Erneut ist der Online-Modus ein netter Bonus, der den Ablauf gut auflockert. Jederzeit kann man diesen einschalten, sodass andere Spieler versuchen, ihr Kopfgeld zu bekommen, oder man mit ihnen zusammen große Hacking-Erfolge angehen kann. Die Mischung ist sehr gut gelungen und das Zusammenspielen unterhält wirklich lange, auch wenn der Umfang etwas kleiner ist als beim Vorgänger, dafür deutlich besser aufeinander abgestimmt. Auch das Hacking-PvP führt zu spannenden Situationen, wird durch die Drohnen allerdings manchmal ein wenig zu einfach. Nur was die Verbindung angeht, hatten wir diverse Probleme, sodass Verbindungen abgebrochen wurden.

Technik

Leider kann die wunderbare Welt nicht nur eine nahtlose Technik perfektioniert werden. Wir haben auf der normalen PlayStation 4 gespielt, wo der Titel sich optisch eigentlich sehr gut präsentiert, und die vielen Details wirklich zum Einladen. Dafür ploppen Texturen oft auf, die Weitsicht enttäuscht gerade in der Natur und die Bildrate kann in hektischen Situationen geradezu einbrechen und stört deshalb manchmal auch tatsächlich das Gameplay. Das alles ist nicht zu dramatisch, denn spielbar ist „Watch_Dogs 2“ auf jeden Fall, dennoch wünscht man sich dringend Patches, die zumindest die dringlichsten Probleme aus der Welt schaffen.

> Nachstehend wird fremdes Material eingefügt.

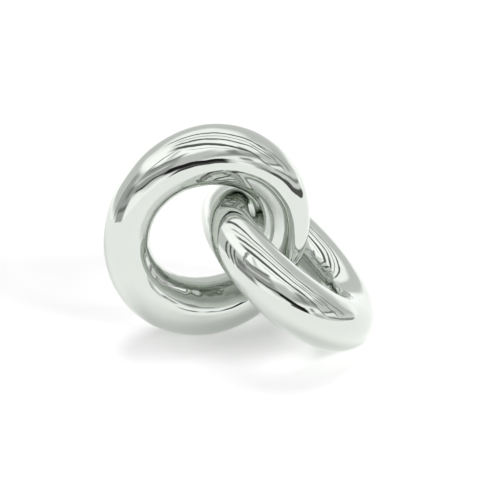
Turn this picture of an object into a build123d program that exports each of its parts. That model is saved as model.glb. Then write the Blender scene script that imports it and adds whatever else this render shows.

Sehr gut ist hingegen der Soundtrack sowie die Geräuschkulisse, die beide ein extrem hohes Niveau halten. Vor allem durch viele neue Lieder bleibt die musikalische Abteilung in Erinnerung, denn hier wurden nicht nur bekannte Lieder zusammengewürfelt. Auch die Steuerung geht gut von der Hand, wenn das Laufen im Parcours auch noch immer etwas schwammig ist. Die deutschen Sprecher hingegen enttäuschen leider, weshalb die Dialoge oft noch merkwürdiger herüberkommen. Da machen die englischen Sprecher aus ihrem mageren Skript schon deutlich mehr.